En regard de sa propre armée, forte d’environ 150 000 hommes. Napoléon trouva, le 16 octobre, l’armée de Silésie et l’armée de Bohême de beaucoup supérieures en nombre. À 9 heures du matin, la canonnade commença de part et d’autre, tandis que l’armée de Bohême prenait l’offensive ; la lutte se poursuivit avec un effroyable acharnement jusqu’à la tombée du jour. Poniatowski et Murat se distinguèrent par une intrépidité et une précision de vues qui provoquèrent l’évacuation du terrain par les alliés. Ce n’étaient là, hélas ! que des succès sans conséquence ; près de 50 000 morts ou blessés jonchaient le sol et, dans cette épouvantable hécatombe, les nôtres figuraient environ pour la moitié.

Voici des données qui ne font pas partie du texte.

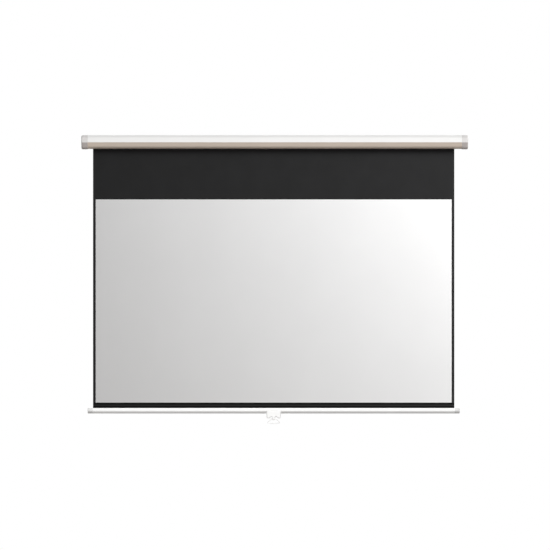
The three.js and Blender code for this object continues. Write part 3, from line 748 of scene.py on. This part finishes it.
for side, word in ((-1, "left"), (1, "right")):
    bm = round_ended(cap_corners, side * CAP_START, side * CAP_END, CAP_ROUND)
    cap = to_object(f"cap_{word}", bm, cap_plastic)
    bm = round_ended(
        inset(cap_corners, CAP_WALL), side * (CAP_START - OVERRUN), side * (CAP_END - CAP_WALL),
        POCKET_ROUND)
    pocket = to_object("pocket", bm)
    posts = []
    cutters = [pocket]
    for i, (y, z) in enumerate(WELLS):
        place = (y * MM, z * MM)
        past = (side * (CAP_END + OVERRUN), *place)
        posts.append(
            drum(f"post_{i}", (side * WELL_START, *place), past, WELL_RADIUS + WELL_WALL))
        cutters.append(drum(f"well_{i}", (side * WELL_FLOOR, *place), past, WELL_RADIUS))
    x, y = side * HANG_PLACE[0], HANG_PLACE[1]
    cutters.append(drum("hanging", (x, y, HANG_FROM), (x, y, HANG_TO), HANG_RADIUS))
    cutters.append(bracket_window(side))
    carve(pocket, posts)
    carve(cap, cutters)
    mark_painted_shade(cap)
    shown(cap, "case", [f"end_cap_{word}"], case_group)

# %% [markdown]
# The cloth is one sheet from the roller to the hem. Its face is white inside the picture and
# black round it, and its back is black all over. A grid is cut along the picture's edges, its
# faces take their colour from where they are, and solidify gives it the thickness of cloth.
# A hanging sheet is never a true plane, so it gets a bow of about a millimetre.

# %% Hanging cloth
CLOTH_LOW, CLOTH_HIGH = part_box("screen_fabric")
INK_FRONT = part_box("black_masking")[0].y
PICTURE_HALF = 0.9925
PICTURE_HEIGHT = 1.133
PICTURE_TOP = HEM_TOP + PICTURE_HEIGHT
CLOTH_SHIFT = -0.006
FACING_FRONT = -0.5
BOW = 0.0009
BOW_POWER = 6

cloth_size = CLOTH_HIGH - CLOTH_LOW
cloth_middle = (CLOTH_HIGH + CLOTH_LOW) / 2
bm = bmesh.new()
bmesh.ops.create_grid(bm, x_segments=96, y_segments=70, size=0.5)
bmesh.ops.scale(bm, vec=(cloth_size.x, cloth_size.z, 1), verts=bm.verts)
upright = Matrix.Rotation(math.pi / 2, 3, "X")
bmesh.ops.rotate(bm, cent=(0, 0, 0), matrix=upright, verts=bm.verts)
bmesh.ops.translate(bm, vec=(cloth_middle.x, INK_FRONT, cloth_middle.z), verts=bm.verts)
for point, normal in (
    ((CLOTH_SHIFT - PICTURE_HALF, 0, 0), (1, 0, 0)),
    ((CLOTH_SHIFT + PICTURE_HALF, 0, 0), (1, 0, 0)),
    ((0, 0, PICTURE_TOP), (0, 0, 1)),
):
    bmesh.ops.bisect_plane(
        bm, geom=bm.verts[:] + bm.edges[:] + bm.faces[:], plane_co=point, plane_no=normal)
for face in bm.faces:
    middle = face.calc_center_median()
    in_picture = abs(middle.x - CLOTH_SHIFT) < PICTURE_HALF and middle.z < PICTURE_TOP
    face.material_index = 0 if in_picture else 1
bmesh.ops.solidify(bm, geom=bm.faces[:], thickness=CLOTH_HIGH.y - INK_FRONT)
bmesh.ops.recalc_face_normals(bm, faces=bm.faces)
for face in bm.faces:
    if face.normal.y > FACING_FRONT:
        face.material_index = 1
for vert in bm.verts:
    down = (CLOTH_HIGH.z - vert.co.z) / cloth_size.z
    across = (vert.co.x - CLOTH_SHIFT) / (cloth_size.x / 2)
    vert.co.y += BOW * math.sin(math.pi * down) ** 2 * across ** BOW_POWER
cloth = to_object("hanging_cloth", bm, viewing_cloth)
cloth.data.materials.append(black_cloth)
shown(cloth, "case", ["screen_fabric", "black_masking"], cloth_group)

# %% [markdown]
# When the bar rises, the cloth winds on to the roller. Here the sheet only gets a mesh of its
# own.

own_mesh(cloth)

# %% [markdown]
# One and a half turns of cloth stay on the roller when the screen is down. A spiral is an
# edge that is extruded again and again, each time turned a little further and moved a little
# out from the axis.

# %% Turns on the roller
ROLL_TURNS = 1.5
ROLL_STEPS = 54
ROLL_INNER = 21.3 * MM
ROLL_OUTER = 21.6 * MM
ROLL_CLOTH = 0.3 * MM
ROLL_AXIS = Vector((0, -38 * MM, 2 * MM))

roll_low, roll_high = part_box("fabric_roll")
bm = bmesh.new()
first = ROLL_AXIS + Vector((0, ROLL_INNER, 0))
edge = bm.edges.new([bm.verts.new((x, first.y, first.z)) for x in (roll_low.x, roll_high.x)])
growth = (ROLL_OUTER / ROLL_INNER) ** (1 / ROLL_STEPS)
turn = Matrix.Rotation(-2 * math.pi * ROLL_TURNS / ROLL_STEPS, 3, "X")
to_axis = Matrix.Translation(-ROLL_AXIS)
for step in range(ROLL_STEPS):
    made = bmesh.ops.extrude_edge_only(bm, edges=[edge])["geom"]
    verts = [g for g in made if isinstance(g, bmesh.types.BMVert)]
    edges = [g for g in made if isinstance(g, bmesh.types.BMEdge)]
    edge = next(e for e in edges if all(v in verts for v in e.verts))
    bmesh.ops.rotate(bm, cent=ROLL_AXIS, matrix=turn, verts=verts)
    bmesh.ops.scale(bm, vec=(1, growth, growth), space=to_axis, verts=verts)
give_wall(bm, ROLL_CLOTH)
roll = to_object("rolled_cloth", bm, black_cloth)
shown(roll, "roller", ["fabric_roll"], cloth_group)

# %% [markdown]
# The weight bar is a slim extrusion, narrow at the top where the hem slides in, widest below
# its middle and drawn in again to a round foot. It is made as the case was, as an open strip
# with a wall. Its section is written round its own middle and then set down in its place.

# %% Weight bar
BAR_DEPTH = -15.4 * MM
BAR_HEIGHT = -1498.2 * MM
BAR_SHIFT = -6 * MM
BAR_HALF = 1010 * MM
BAR_WALL = 1.6 * MM


def moved_to(corners, y, z):
    """A section's corners, set down round another middle"""
    return [(a + y, b + z, r) for a, b, r in corners]


bar_section = in_metres([
    (-5, 15.2, 3), (-10.5, -3, 12), (-4, -15.2, 4), (4, -15.2, 4), (10.5, -3, 12), (5, 15.2, 3)])
bar_strip = in_metres([(-1.7, 15.2, 0)]) + bar_section + in_metres([(1.7, 15.2, 0)])
bar_strip = moved_to(bar_strip, BAR_DEPTH, BAR_HEIGHT)
bm = strip(bar_strip, BAR_SHIFT - BAR_HALF, BAR_SHIFT + BAR_HALF)
give_wall(bm, BAR_WALL)
bar = to_object("weight_bar_extrusion", bm, bar_paint)
shown(bar, "weight_bar", ["bottom_bar"], bar_group)

# %% [markdown]
# A moulded plug closes each end of the bar, with its outer end rounded over.

# %% Bar plugs
PLUG_LENGTH = 27 * MM
PLUG_GAP = 0.3 * MM
PLUG_ROUND = 3 * MM

plug_section = moved_to(bar_section, BAR_DEPTH, BAR_HEIGHT)
for side, word in ((-1, "left"), (1, "right")):
    start = BAR_SHIFT + side * (BAR_HALF + PLUG_GAP)
    end = BAR_SHIFT + side * (BAR_HALF + PLUG_LENGTH)
    bm = round_ended(plug_section, start, end, PLUG_ROUND)
    plug = to_object(f"plug_{word}", bm, plug_plastic)
    shown(plug, "weight_bar", [f"bar_plug_{word}"], bar_group)

# %% [markdown]
# The hem is a loop of black cloth round the weight rod. It goes down into the bar, round the
# rod and up again, as one strip of two plies.

# %% Hem
HEM_PLY = 0.6 * MM
HEM_SEGMENTS = 6

hem_loop = in_metres([
    (-0.7, 45.45, 0), (-0.7, 2, 1), (-5, 2, 4.2), (-5, -8, 4.9),
    (5, -8, 4.9), (5, 2, 4.2), (0.7, 2, 1), (0.7, 45.45, 0)])
hem_low, hem_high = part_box("screen_hem")
bm = strip(moved_to(hem_loop, BAR_DEPTH, BAR_HEIGHT), hem_low.x, hem_high.x, HEM_SEGMENTS)
give_wall(bm, HEM_PLY)
hem = to_object("hem", bm, hem_cloth)
shown(hem, "weight_bar", ["screen_hem"], cloth_group)

# %% [markdown]
# A soft edge takes two steps: find the outline of a flat end, and bevel it.

# %% Soft edges


def rim(bm, x):
    """The outline of the flat end at x"""
    ends = [f for f in bm.faces if all(abs(v.co.x - x) < CLOSE for v in f.verts)]
    return list({e for f in ends for e in f.edges})


def soften(bm, edges, size, segments):
    """Rounds the given edges over"""
    bmesh.ops.bevel(
        bm, geom=edges, offset=size, offset_type="OFFSET", segments=segments, profile=0.5,
        affect="EDGES", material=-1)


# %% [markdown]
# The handle is one moulding: a flat-fronted block with two lobes and a tongue, let in round
# the lower part of the bar. It is drawn lying along X like every block here, and then turned
# so that its face looks forward. Its edges are rounded over so that they catch a soft
# outline. The bar's own section, grown by the clearance, cuts its seat, and drums cut the
# ring's eye and the screws' pockets.

# %% Handle
FIT = 0.3 * MM
SADDLE_RISE = 4
GRIP_HALF = 40.5
GRIP_DEPTH = 13 * MM
GRIP_SEGMENTS = 8
GRIP_SOFTNESS = 5.6 * MM
SOFT_SEGMENTS = 6
EYE_HEIGHT = -45.2 * MM
EYE_RADIUS = 2.5 * MM
EYE_REACH = Vector((30 * MM, 0, 0))
POCKET_PLACE = Vector((28 * MM, 11.9 * MM, -3 * MM))
POCKET_RADIUS = 3.3 * MM
POCKET_SIDES = 32

half_grip = [
    (GRIP_HALF, SADDLE_RISE, 6), (39, -41.7, 6.5), (25.5, -41.7, 6.5),
    (12, -32.7, 3.2), (9, -35.7, 1.5), (9, -52.2, 6)]
grip_outline = half_grip + [(-x, z, r) for x, z, r in reversed(half_grip)]
bm = block(in_metres(grip_outline), -GRIP_DEPTH, GRIP_DEPTH, GRIP_SEGMENTS)
soften(bm, rim(bm, -GRIP_DEPTH) + rim(bm, GRIP_DEPTH), GRIP_SOFTNESS, SOFT_SEGMENTS)
to_front = Matrix.Rotation(-math.pi / 2, 3, "Z")
bar_middle = Vector((BAR_SHIFT, BAR_DEPTH, BAR_HEIGHT))
bmesh.ops.rotate(bm, cent=(0, 0, 0), matrix=to_front, verts=bm.verts)
bmesh.ops.translate(bm, vec=bar_middle, verts=bm.verts)
handle = to_object("handle", bm, handle_plastic)

eye = bar_middle + Vector((0, 0, EYE_HEIGHT))
seat_section = moved_to(inset(bar_section, -FIT), BAR_DEPTH, BAR_HEIGHT)
seat_reach = 2 * GRIP_HALF * MM
cutters = [
    to_object("seat", block(seat_section, BAR_SHIFT - seat_reach, BAR_SHIFT + seat_reach)),
    drum("eye", eye - EYE_REACH, eye + EYE_REACH, EYE_RADIUS)]
for side in (-1, 1):
    bottom = bar_middle + POCKET_PLACE * Vector((side, 1, 1))
    mouth = bottom + Vector((0, GRIP_DEPTH, 0))
    cutters.append(drum("screw_pocket", bottom, mouth, POCKET_RADIUS, POCKET_SIDES))
carve(handle, cutters)
shown(handle, "weight_bar", ["handle_grip"], handle_group)

# %% [markdown]
# The pull ring is a loop of round rod, nearly a triangle, whose short straight side turns in
# the tongue's eye. A flat face with rounded corners gives its route, and a curve with a round
# bevel its body.

# %% Pull ring
RING_WIRE = 4.4 * MM
RING_SEGMENTS = 8
WIRE_ROUNDNESS = 5
ring_corners = in_metres([(-12.5, 0, 4.4), (-41, -25, 7), (41, -25, 7), (12.5, 0, 4.4)])

bm = block(ring_corners, -MM, 0, RING_SEGMENTS)
route = next(f for f in bm.faces if all(abs(v.co.x) < CLOSE for v in f.verts))
points = [(v.co.y + eye.x, eye.y, v.co.z + eye.z) for v in route.verts]
bm.free()
ring_curve = bpy.data.curves.new("pull_loop", "CURVE")
ring_curve.dimensions = "3D"
ring_curve.bevel_depth = RING_WIRE / 2
ring_curve.bevel_resolution = WIRE_ROUNDNESS
line = ring_curve.splines.new("POLY")
line.points.add(len(points) - 1)
for point, place in zip(line.points, points):
    point.co = (*place, 1)
line.use_cyclic_u = True
bent = bpy.data.objects.new("bent", ring_curve)
scene.collection.objects.link(bent)
ring_mesh = bake(bent)
bpy.data.objects.remove(bent)
ring = bpy.data.objects.new("pull_loop", ring_mesh)
scene.collection.objects.link(ring)
ring_mesh.materials.clear()
ring_mesh.materials.append(handle_plastic)
shown(ring, "ring", ["pull_ring"], handle_group)

# %% [markdown]
# What is left are the hidden works: brackets, roller, ratchet, spring and screws. Their CAD
# meshes already have the right shape, so they only take a finish by name.

# %% Finishes of the hidden works
by_finish = {
    zinc_plate: ["end_bracket_left", "end_bracket_right", "pawl_cover"],
    screw_steel: ["cap_screw_left_1", "cap_screw_left_2", "cap_screw_left_3", "cap_screw_right_1",
                  "cap_screw_right_2", "cap_screw_right_3", "handle_screw_1", "handle_screw_2"],
    tube_aluminium: ["roller_tube"],
    nylon: ["bearing_bush", "idle_plug", "drive_plug", "spring_anchor_fixed",
            "spring_anchor_turning"],
    turned_steel: ["gudgeon_pin", "pawl_pin_upper", "pawl_pin_lower", "pawl_upper", "pawl_lower",
                   "ratchet_wheel", "spear_shaft", "retaining_clip", "torsion_spring",
                   "weight_rod"],
}
on_the_bar = {"handle_screw_1", "handle_screw_2", "weight_rod"}
for material, names in by_finish.items():
    for name in names:
        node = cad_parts[name]
        node.data.materials.clear()
        node.data.materials.append(material)
        group = bar_group if name in on_the_bar else case_group
        group.objects.link(node)
    print(material.name, "covers", len(names), "nodes")

# %% [markdown]
# The picture uses Blender's Standard view transform.

# %% View transform
scene.view_settings.view_transform = "Standard"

Schwartzenberg, repoussé par Murat à Waschau, se retire, mais le lendemain, l’armée du Nord, sous Bernadotte et Benningsen, forte de 110 000 hommes, vint grossir les troupes coalisées. Il est facile de prévoir alors l’imminence du désastre. En vain Napoléon, qui saisit l’étendue du péril, fait offrir par un prisonnier autrichien, le général comte de Merfeld, un armistice qu’il prétend être le prélude de nouvelles négociations ; il confie à l’envoyé ses pacifiques espérances et le prie d’insister pour l’obtention de l’armistice, dont il envisage à part soi l’inappréciable bénéfice : la possibilité de sortir de l’impasse où les troupes de la coalition l’ont acculé. Mais les alliés ne devaient pas être dupes de ces propositions dont l’empressement était singulièrement intéressé : ils ne répondirent pas à Napoléon.